Baird also warned that the Palestinian Authority would stand to lose a significant amount of aid from Canada should Fatah join Hamas in a national unity government as is currently being discussed.
- “If Hamas were to come into a government of the Palestinian authority, that is a red line for us,” Baird said.
- “We’re not going to be partnering with and funding an international terrorism group. It’s a non-starter.”
His comments come after Israel’s Ambassador the US Michael Oren told AIPAC’s opening conference panel Sunday morning urged the Palestinians not to take such a step.
Baird has also been campaigning amongst his European counterparts to designate Hezbollah as a terrorist organization, which would also have consequences for the Lebanese militant group’s funding.

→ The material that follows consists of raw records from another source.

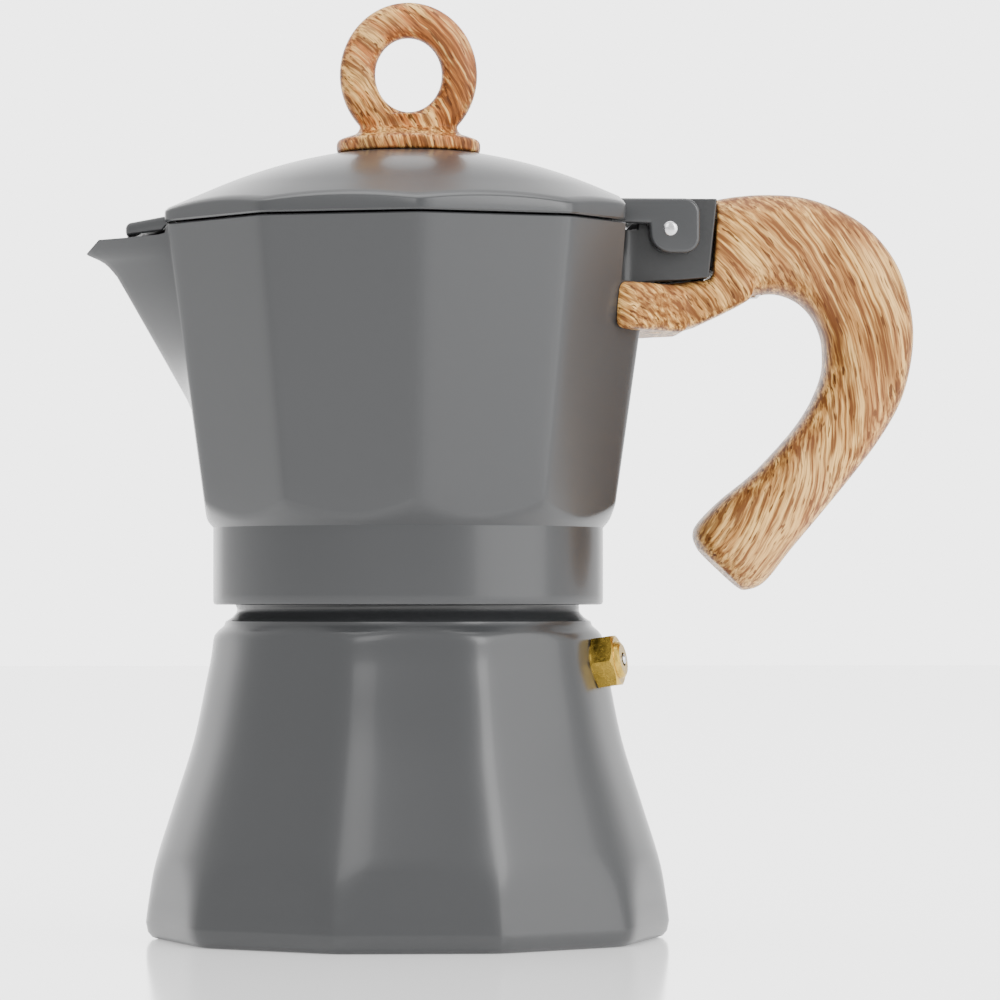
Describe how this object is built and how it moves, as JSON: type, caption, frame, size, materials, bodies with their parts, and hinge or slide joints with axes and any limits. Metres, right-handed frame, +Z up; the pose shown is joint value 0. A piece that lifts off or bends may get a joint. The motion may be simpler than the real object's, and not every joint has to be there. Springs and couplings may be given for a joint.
{
  "type": "moka pot",
  "caption": "Stovetop coffee maker: bell-shaped faceted boiler, faceted jug with V spout, hinged domed lid with ring knob, curved handle, inner funnel, seal and filter plate.",
  "frame": {"origin": "centre of the boiler's foot, on the surface that the pot stands on", "axes": "+Z up along the pot's axis, +X towards the handle and hinge, -X towards the spout"},
  "size_m": [0.1577, 0.097, 0.1777],
  "materials": {
    "grey_enamel": "glossy grey coating on cast aluminium",
    "wood_look": "moulded heat-proof plastic with a wood-grain print, satin",
    "brass": "polished",
    "steel": "bright",
    "bare_aluminium": "satin, spun",
    "seal": "matt off-white silicone"
  },
  "bodies": {
    "boiler_body": {"boiler": "grey_enamel", "valve_body": "brass", "valve_washer": "brass", "valve_retainer": "brass", "valve_spring": "steel"},
    "plunger": {"valve_plunger": "steel"},
    "funnel_unit": {"funnel": "bare_aluminium", "funnel_sieve": "bare_aluminium"},
    "seal_ring": {"gasket": "seal"},
    "filter": {"filter_plate": "bare_aluminium"},
    "jug_body": {"jug": "grey_enamel", "handle": "wood_look", "handle_screw": "steel", "handle_washer": "steel", "hinge_pin": "steel"},
    "lid_body": {"lid": "grey_enamel", "knob": "wood_look", "knob_insert": "brass", "knob_screw": "steel", "knob_washer": "steel"}
  },
  "joints": [
    {"name": "valve_release", "type": "slide", "parent": "boiler_body", "child": "plunger", "axis": [0.9393, -0.3052, 0.1564], "range_m": [0, 0.001], "stiffness_N_per_m": 500},
    {"name": "funnel_lift", "type": "slide", "parent": "boiler_body", "child": "funnel_unit", "axis": [0, 0, 1], "range_m": [0, 0.07]},
    {"name": "jug_lift", "type": "slide", "parent": "funnel_unit", "child": "seal_ring", "axis": [0, 0, 1], "range_m": [0, 0.06]},
    {"name": "thread_rise", "type": "slide", "parent": "seal_ring", "child": "filter", "axis": [0, 0, 1], "range_m": [0, 0.0038]},
    {"name": "jug_unscrew", "type": "hinge", "parent": "filter", "child": "jug_body", "pos_m": [0, 0, 0.0785], "axis": [0, 0, 1], "range_deg": [0, 450]},
    {"name": "lid_hinge", "type": "hinge", "parent": "jug_body", "child": "lid_body", "pos_m": [0.0487, 0, 0.1338], "axis": [0, 1, 0], "range_deg": [0, 95]}
  ],
  "couplings": [
    {"joint": "thread_rise", "follows": "jug_unscrew", "m_per_rad": 0.00047746}
  ]
}
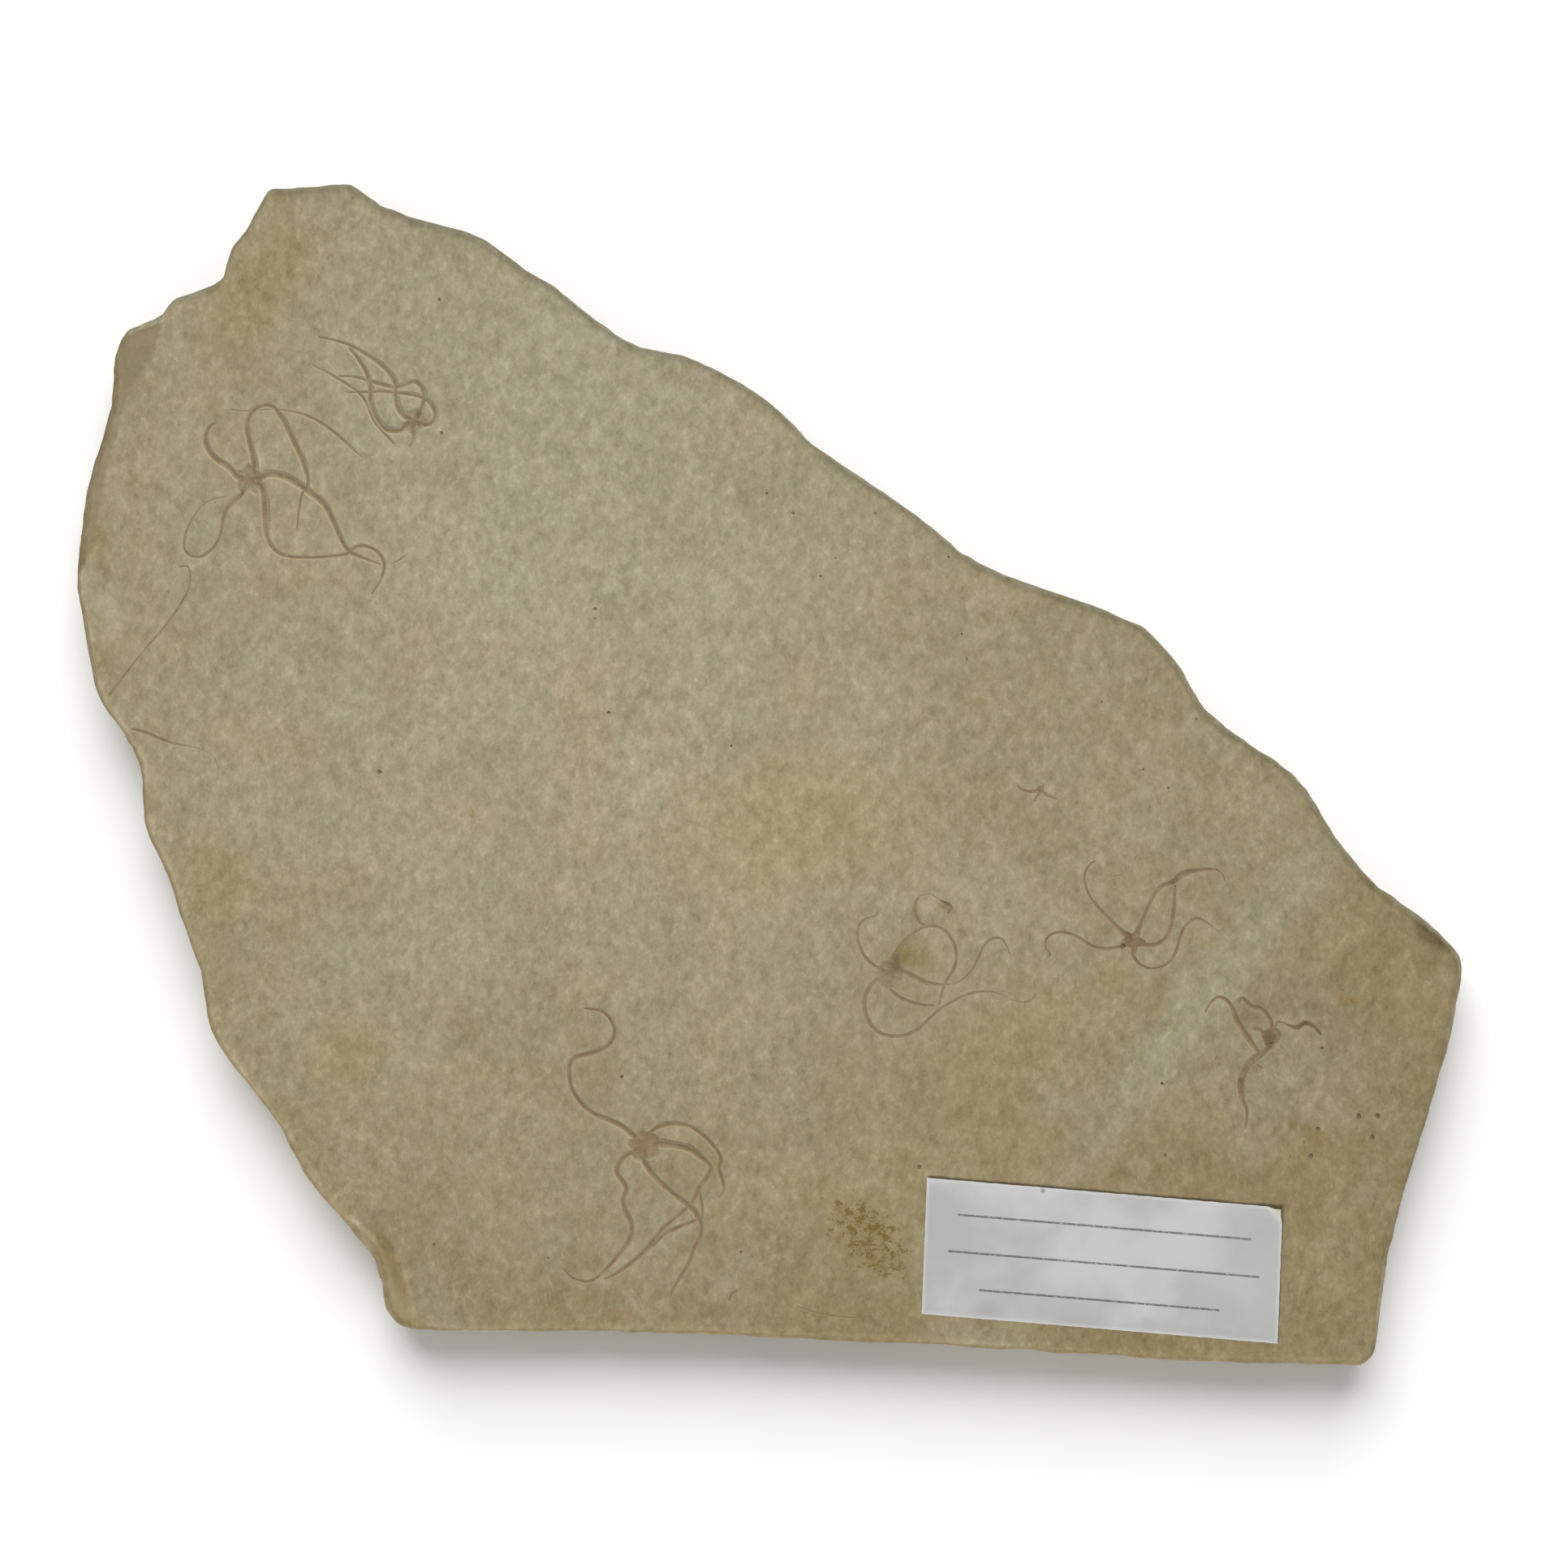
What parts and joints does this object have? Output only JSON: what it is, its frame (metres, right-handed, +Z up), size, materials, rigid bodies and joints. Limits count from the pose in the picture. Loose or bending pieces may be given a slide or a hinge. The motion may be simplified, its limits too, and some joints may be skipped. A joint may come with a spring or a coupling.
{
  "type": "fossil brittle star slab",
  "caption": "Flat broken slab of fine-grained limestone with fossil brittle stars in low relief on its upper face and a small paper label.",
  "frame": {"origin": "on the flat underside, at the middle of the object's box", "axes": "+Z up out of the fossil face, +X along the longest extent towards the labelled end, +Y towards the long sloping edge"},
  "size_m": [0.2591, 0.221, 0.0128],
  "materials": {
    "limestone": "matte",
    "fossil_calcite": "matte",
    "label_paper": "matte"
  },
  "bodies": {
    "root": {"slab": "limestone", "brittle_star_upper_left": "fossil_calcite", "brittle_star_curled": "fossil_calcite", "brittle_star_lower": "fossil_calcite", "brittle_star_ring": "fossil_calcite", "brittle_star_right": "fossil_calcite", "brittle_star_far_right": "fossil_calcite", "brittle_star_juvenile": "fossil_calcite", "arm_fragment_left_edge": "fossil_calcite", "arm_fragment_left_hook": "fossil_calcite", "label": "label_paper"}
  },
  "joints": []
}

- “When terrorist incidents can happen right inside the European Union by Hezbollah, that compels civilized people everywhere to act,” Baird said, referencing the killing of several Israeli tourists in a bombing in Bulgaria this summer that the local authorities have blamed on the Lebanese group.
- “We’ve got to call it for what it is. No moral relativism,” he declared. “No saying well the left hand gives out social services and the right hand is an international terrorist organization. It’s all attached to the same body and the same head.”
Canada, he noted, had recently designated the Iranian Revolutionary Guards Corps and taken other strong actions against Tehran, which is suspected of working on a nuclear weapons program.
Earlier this week, six world powers known as the P5+1 offered Iran some sanctions relief in exchange for certain concessions on its uranium enrichment efforts.
- “Would I say I was optimistic on the P5+1? No,” Baird said. “But I think it is well worth continuing to take every diplomatic measure possible.”
Baird, in addition to stressing the importance of continuing with diplomacy, seemed to warn against the consequences of a unilateral Israeli attack on Iran’s nuclear facilities.
- “Obviously we don’t want to see Israel have to do that,” he said. “There are real concerns: On one night with one strike could you accomplish it, and then what would happen the next morning?”
Baird assessed that Canadian-Israeli relations were “by a factor of 10, at a high water mark.”
Making a joking reference to the push-back Canada has received from some quarters for its unequivocal support for Israel at the UN, “some people think they’re too good.”